■ **WHAT IS NEEDED**:
Reproduce, word for word, only the lines from the one containing "low, high = Vector((1e9,)" through the one containing "return low, high", both included.
::: INFORMATION SHOWN :::
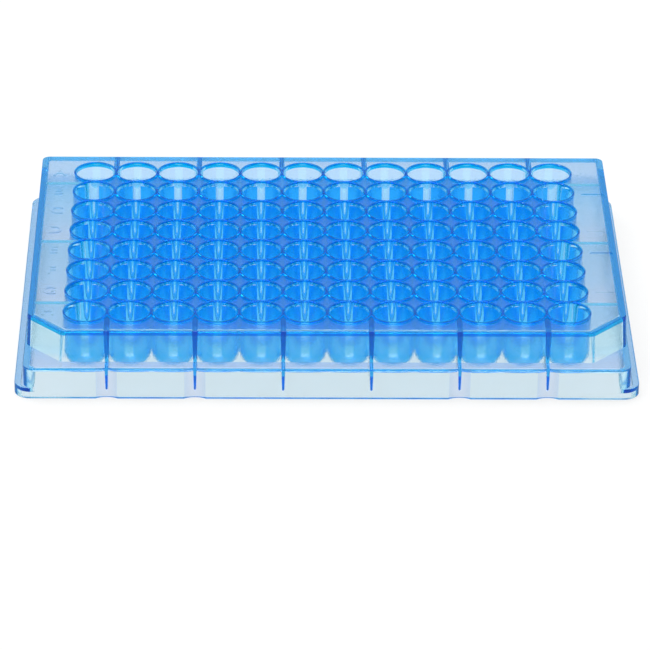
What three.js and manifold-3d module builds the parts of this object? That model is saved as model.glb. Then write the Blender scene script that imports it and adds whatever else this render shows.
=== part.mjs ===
// A 96-well round-bottom plate, injection moulded in one piece of clear blue polystyrene.
// Millimetres, +Z up, +X along the columns (1 at -X, 12 at +X), +Y towards the rear (row A).
// The origin is the middle of the footprint, on the surface that the plate stands on.

import * as THREE from "three";
import { mergeVertices } from "three/addons/utils/BufferGeometryUtils.js";
import Module from "manifold-3d";

const wasm = await Module();
wasm.setup();

// Footprint and heights
const footprintLength = 127.76;
const footprintWidth = 85.48;
const plateHeight = 14.35;
const rimHeight = 0.4; // how far the well rims stand above the deck
const flangeHeight = 2.41; // the low foot that runs all the way round
const panelHeight = 6.85; // the tall panels of the two long sides
const wall = 1.25;
const deckThickness = 0.75;
const edgeBreak = 0.3; // bevel along the outer edges, and along the inner edge of the deck

// Outline
const flangeCornerRadius = 3.2;
const panelCornerRadius = 2.2;
const deckCornerRadius = 1.5;
const endWallInset = 1.88; // from the footprint's end to the foot of the end wall
const endWallDraft = 0.7; // how far the end wall leans in over its height
const sideWallInset = 3.14; // from the footprint's side to the foot of the upper side wall
const sideWallDraft = 0.15;
const cornerChamfer = 7.2; // leg of the two cut corners at the front

// Wells
const columns = 12;
const rows = 8;
const pitch = 9;
const webBetweenMouths = 0.5;
const mouthTaper = 0.35; // radius lost between the mouth and the round bottom
const wellDepth = 12;
const wellFloor = 0.5; // thickness under a well's lowest point
const wallLap = 0.085; // how far a well's wall reaches past the middle of the web
const rimWidth = 0.42;
const wellSegments = 8;

// Ribs that tie the well block to the skirt
const ribThickness = 1.2;
const ribTipThickness = 0.45;
const ribClearance = 1.6; // from the standing surface to the rib's lower edge
const longSideRibs = [1, 3, 5, 7, 9, 11]; // after these columns
const endRibs = [1, 4, 7]; // after these rows

// Finger scoops in the tall panels, and label recesses in the right deck margin
const scoopWidth = 4.85;
const scoopDepth = 0.5;
const scoopRunout = 1.4;
const scoopColumns = [1, 3, 9, 11];
const labelDepth = 0.2;
const labelSetback = 0.8;
const labelGap = 1.6;
const labelSpacing = 0.5; // by how much a label recess is shorter than two pitches

// Worked out from the sizes above
const halfLength = footprintLength / 2;
const halfWidth = footprintWidth / 2;
const deckTop = plateHeight - rimHeight;
const deckUnderside = deckTop - deckThickness;
const endWallFoot = halfLength - endWallInset;
const sideWallFoot = halfWidth - sideWallInset;
const mouthRadius = (pitch - webBetweenMouths) / 2;
const bottomRadius = mouthRadius - mouthTaper;
const wellOuterRadius = pitch / 2 + wallLap;
const arrayHalfLength = (columns * pitch) / 2;
const arrayHalfWidth = (rows * pitch) / 2;
const facetAngle = (2 * Math.PI) / wellSegments;
const flatsOnCircle = 1 / Math.cos(facetAngle / 2);
const equalArea = Math.sqrt(facetAngle / Math.sin(facetAngle));
const beyond = 1; // how far a cutter passes the face it opens
const flatness = 0.001; // edges inside a face this flat are merged away

function solid(geometry) {
  const bare = geometry.clone();
  bare.deleteAttribute("normal");
  bare.deleteAttribute("uv");
  const merged = mergeVertices(bare, 1e-4);
  return new wasm.Manifold(
    new wasm.Mesh({
      numProp: 3,
      vertProperties: new Float32Array(merged.attributes.position.array),
      triVerts: new Uint32Array(merged.index.array),
    }),
  );
}

function join(solids) {
  return solids.reduce((whole, piece) => whole.add(piece));
}

// Rectangle with a radius at each corner.
function roundedPlan(halfX, halfY, radius) {
  const plan = new THREE.Shape();
  plan.absarc(halfX - radius, halfY - radius, radius, 0, Math.PI / 2);
  plan.absarc(radius - halfX, halfY - radius, radius, Math.PI / 2, Math.PI);
  plan.absarc(radius - halfX, radius - halfY, radius, Math.PI, 1.5 * Math.PI);
  plan.absarc(halfX - radius, radius - halfY, radius, 1.5 * Math.PI, 2 * Math.PI);
  return plan;
}

// Rectangle with rounded rear corners and cut front corners.
function deckPlan(halfX, halfY, radius, chamfer) {
  const plan = new THREE.Shape();
  plan.absarc(halfX - radius, halfY - radius, radius, 0, Math.PI / 2);
  plan.absarc(radius - halfX, halfY - radius, radius, Math.PI / 2, Math.PI);
  plan.lineTo(-halfX, chamfer - halfY);
  plan.lineTo(chamfer - halfX, -halfY);
  plan.lineTo(halfX - chamfer, -halfY);
  plan.lineTo(halfX, chamfer - halfY);
  return plan;
}

// A plan raised from one level to another, with bevelled ends.
function bevelledPrism(plan, low, high, bevel) {
  const geometry = new THREE.ExtrudeGeometry(plan, {
    depth: high - low - 2 * bevel,
    bevelEnabled: bevel > 0,
    bevelSegments: 1,
    bevelThickness: bevel,
    bevelSize: bevel,
    bevelOffset: -bevel,
    curveSegments: 2,
  });
  return geometry.translate(0, 0, bevel);
}

// The same with its top drawn in by the drafts.
function prism(plan, low, high, bevel = 0, halfX = 1, halfY = 1, draftX = 0, draftY = 0) {
  const geometry = bevelledPrism(plan, low, high, bevel);
  const position = geometry.attributes.position;
  for (let i = 0; i < position.count; i++) {
    const rise = position.getZ(i) / (high - low);
    position.setX(i, position.getX(i) * (1 - (rise * draftX) / halfX));
    position.setY(i, position.getY(i) * (1 - (rise * draftY) / halfY));
  }
  geometry.translate(0, 0, low);
  return solid(geometry);
}

// The outside of the plate: foot, tall side panels and the drafted upper body.
function outerSkin() {
  const footPlan = roundedPlan(halfLength, halfWidth, flangeCornerRadius);
  const foot = prism(footPlan, 0, flangeHeight, edgeBreak);
  const panelPlan = roundedPlan(endWallFoot, halfWidth, panelCornerRadius);
  const panels = prism(panelPlan, 0, panelHeight, edgeBreak);
  const upper = prism(
    deckPlan(endWallFoot, sideWallFoot, deckCornerRadius, cornerChamfer),
    0,
    deckTop,
    edgeBreak,
    endWallFoot,
    sideWallFoot,
    endWallDraft,
    sideWallDraft,
  );
  return join([foot, panels, upper]);
}

// The open underside, one wall's thickness inside each face of the skin.
function innerHollow() {
  const chamferShift = wall * (2 - Math.SQRT2);
  const foot = prism(
    roundedPlan(halfLength - wall, halfWidth - wall, flangeCornerRadius - wall),
    -beyond,
    flangeHeight - wall,
  );
  const panels = prism(
    roundedPlan(endWallFoot - wall, halfWidth - wall, panelCornerRadius - wall / 2),
    -beyond,
    panelHeight - wall,
  );
  const upper = prism(
    deckPlan(
      endWallFoot - wall,
      sideWallFoot - wall,
      deckCornerRadius / 2,
      cornerChamfer - chamferShift,
    ),
    -beyond,
    deckUnderside,
    edgeBreak,
    endWallFoot,
    sideWallFoot,
    endWallDraft,
    sideWallDraft,
  );
  return join([foot, panels, upper]);
}

// A revolved body on the Z axis, with flats that face the neighbouring wells. The fit is the
// ratio of the polygon's radius to the true circle's.
function turned(profile, fit) {
  const points = profile.map(([radius, z]) => new THREE.Vector2(radius * fit, z));
  const geometry = new THREE.LatheGeometry(points, wellSegments, facetAngle / 2);
  geometry.rotateX(Math.PI / 2);
  return solid(geometry);
}

// Quarter-round from the axis up to a radius, as [radius, z] pairs.
function roundBottom(radius, lowest) {
  return [0, Math.PI / 4, Math.PI / 2].map((turn) => [
    radius * Math.sin(turn),
    lowest + radius * (1 - Math.cos(turn)),
  ]);
}

// The outer walls lap, so that neighbouring wells share a web all the way down.
function wellOutside() {
  const seat = (deckTop + deckUnderside) / 2;
  const profile = [
    ...roundBottom(wellOuterRadius, plateHeight - wellDepth - wellFloor),
    [wellOuterRadius, seat],
    [mouthRadius + rimWidth, seat],
    [mouthRadius + rimWidth, plateHeight],
    [0, plateHeight],
  ];
  return turned(profile, flatsOnCircle);
}

function wellInside() {
  const profile = [
    ...roundBottom(bottomRadius, plateHeight - wellDepth),
    [mouthRadius, plateHeight],
    [mouthRadius, plateHeight + beyond],
    [0, plateHeight + beyond],
  ];
  return turned(profile, equalArea);
}

// The same body at every well, joined into one block.
function atEveryWell(body) {
  const line = [];
  for (let column = 0; column < columns; column++) {
    line.push(body.translate([(column + 0.5) * pitch - arrayHalfLength, 0, 0]));
  }
  const row = join(line);
  const block = [];
  for (let index = 0; index < rows; index++) {
    block.push(row.translate([0, arrayHalfWidth - (index + 0.5) * pitch, 0]));
  }
  return join(block);
}

// A drafted rib that runs out along +Y from the middle of the outer wells to the skirt.
function rib(from, to) {
  const section = new THREE.Shape();
  section.moveTo(-ribTipThickness / 2, ribClearance);
  section.lineTo(ribTipThickness / 2, ribClearance);
  section.lineTo(ribThickness / 2, deckUnderside + deckThickness / 2);
  section.lineTo(-ribThickness / 2, deckUnderside + deckThickness / 2);
  const geometry = new THREE.ExtrudeGeometry(section, { depth: to - from, bevelEnabled: false });
  geometry.rotateX(Math.PI / 2);
  geometry.translate(0, to, 0);
  return solid(geometry);
}

// Every rib, trimmed to the inside of the skin.
function ribs(skin) {
  const across = rib(arrayHalfWidth - pitch / 2, halfWidth - wall / 2);
  const along = rib(arrayHalfLength - pitch / 2, endWallFoot - wall / 2);
  const placed = [];
  for (const column of longSideRibs) {
    const x = column * pitch - arrayHalfLength;
    placed.push(across.translate([x, 0, 0]), across.rotate([0, 0, 180]).translate([x, 0, 0]));
  }
  for (const row of endRibs) {
    const y = arrayHalfWidth - row * pitch;
    placed.push(
      along.rotate([0, 0, 90]).translate([0, y, 0]),
      along.rotate([0, 0, -90]).translate([0, y, 0]),
    );
  }
  return join(placed).intersect(skin);
}

// A shallow scoop in a tall panel: steep towards the middle of the plate, run out to nothing
// towards its end.
function scoop(x) {
  const side = Math.sign(x);
  const inner = x - (side * scoopWidth) / 2;
  const outer = x + (side * scoopWidth) / 2;
  const plan = new THREE.Shape();
  plan.moveTo(inner, -halfWidth - beyond);
  plan.lineTo(inner, scoopDepth - halfWidth);
  plan.lineTo(outer - side * scoopRunout, scoopDepth - halfWidth);
  plan.lineTo(outer, -halfWidth);
  plan.lineTo(outer, -halfWidth - beyond);
  return prism(plan, -beyond, panelHeight + beyond);
}

function scoops() {
  const front = join(scoopColumns.map((column) => scoop(column * pitch - arrayHalfLength)));
  return front.add(front.rotate([0, 0, 180]));
}

// Two shallow label recesses beside the last column.
function labelRecesses() {
  const deckHalfLength = endWallFoot - endWallDraft;
  const length = deckHalfLength - labelSetback - (arrayHalfLength + labelGap);
  const width = 2 * pitch - labelSpacing;
  const geometry = new THREE.BoxGeometry(length, width, 2 * labelDepth);
  geometry.translate(arrayHalfLength + labelGap + length / 2, 1.5 * pitch, deckTop);
  const rear = solid(geometry);
  return rear.add(rear.translate([0, -3 * pitch, 0]));
}

function wellPlate() {
  const skin = outerSkin();
  return skin
    .subtract(innerHollow())
    .add(ribs(skin))
    .subtract(scoops())
    .subtract(labelRecesses())
    .add(atEveryWell(wellOutside()))
    .subtract(atEveryWell(wellInside()))
    .asOriginal()
    .simplify(flatness);
}

function namedMesh(name, body, material) {
  const { numProp, vertProperties, triVerts } = body.getMesh();
  const geometry = new THREE.BufferGeometry();
  geometry.setAttribute("position", new THREE.BufferAttribute(vertProperties, numProp));
  geometry.setIndex(new THREE.BufferAttribute(triVerts, 1));
  geometry.computeVertexNormals();
  const mesh = new THREE.Mesh(geometry, material);
  mesh.name = name;
  return mesh;
}

const clearBlue = new THREE.MeshStandardMaterial({
  color: 0x2e9bea,
  roughness: 0.12,
  metalness: 0,
  transparent: true,
  opacity: 0.6,
});

const plate = new THREE.Group();
plate.add(namedMesh("well_plate", wellPlate(), clearBlue));

export default plate;
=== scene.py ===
"""A clear blue 96-well round-bottom plate, moulded in one piece, on a white table.

Every length is in metres. +X runs along the columns, +Y towards the rear row, +Z up.
"""

import math

import bmesh
import bpy
from bpy.props import (
    FloatProperty,
    FloatVectorProperty,
    IntProperty,
    PointerProperty,
    StringProperty,
)
from mathutils import Matrix, Vector


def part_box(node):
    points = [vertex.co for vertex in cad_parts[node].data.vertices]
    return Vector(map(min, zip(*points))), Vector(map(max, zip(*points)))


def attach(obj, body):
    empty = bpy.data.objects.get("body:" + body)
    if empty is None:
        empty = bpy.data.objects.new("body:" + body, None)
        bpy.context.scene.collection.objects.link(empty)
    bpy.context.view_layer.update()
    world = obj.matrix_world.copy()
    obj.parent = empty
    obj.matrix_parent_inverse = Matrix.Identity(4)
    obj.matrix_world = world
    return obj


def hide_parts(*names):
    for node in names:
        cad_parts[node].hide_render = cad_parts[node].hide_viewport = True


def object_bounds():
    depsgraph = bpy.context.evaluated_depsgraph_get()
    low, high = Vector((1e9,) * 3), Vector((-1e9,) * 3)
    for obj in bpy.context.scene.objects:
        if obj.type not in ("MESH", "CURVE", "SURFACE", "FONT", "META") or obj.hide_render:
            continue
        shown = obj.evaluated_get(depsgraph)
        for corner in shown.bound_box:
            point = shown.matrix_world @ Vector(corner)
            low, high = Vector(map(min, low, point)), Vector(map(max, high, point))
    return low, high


bl_info = {
    "name": "Well Plate",
    "version": (1, 0, 0),
    "blender": (4, 5, 0),
    "location": "3D View > Sidebar > Well Plate",
    "description": "Moulds a clear 96-well round-bottom plate and sets it on a table",
    "category": "Object",
}

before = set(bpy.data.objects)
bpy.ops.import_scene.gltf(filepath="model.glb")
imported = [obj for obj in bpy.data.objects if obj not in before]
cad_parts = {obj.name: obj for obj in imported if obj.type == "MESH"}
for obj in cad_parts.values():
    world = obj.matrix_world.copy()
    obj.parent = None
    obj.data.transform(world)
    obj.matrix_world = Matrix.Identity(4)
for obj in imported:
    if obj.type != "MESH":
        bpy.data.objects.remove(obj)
CAD_LOW, CAD_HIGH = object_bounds()
NODE = "well_plate"
PLATE_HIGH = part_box(NODE)[1]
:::
■ **RESULT**:
    low, high = Vector((1e9,) * 3), Vector((-1e9,) * 3)
    for obj in bpy.context.scene.objects:
        if obj.type not in ("MESH", "CURVE", "SURFACE", "FONT", "META") or obj.hide_render:
            continue
        shown = obj.evaluated_get(depsgraph)
        for corner in shown.bound_box:
            point = shown.matrix_world @ Vector(corner)
            low, high = Vector(map(min, low, point)), Vector(map(max, high, point))
    return low, high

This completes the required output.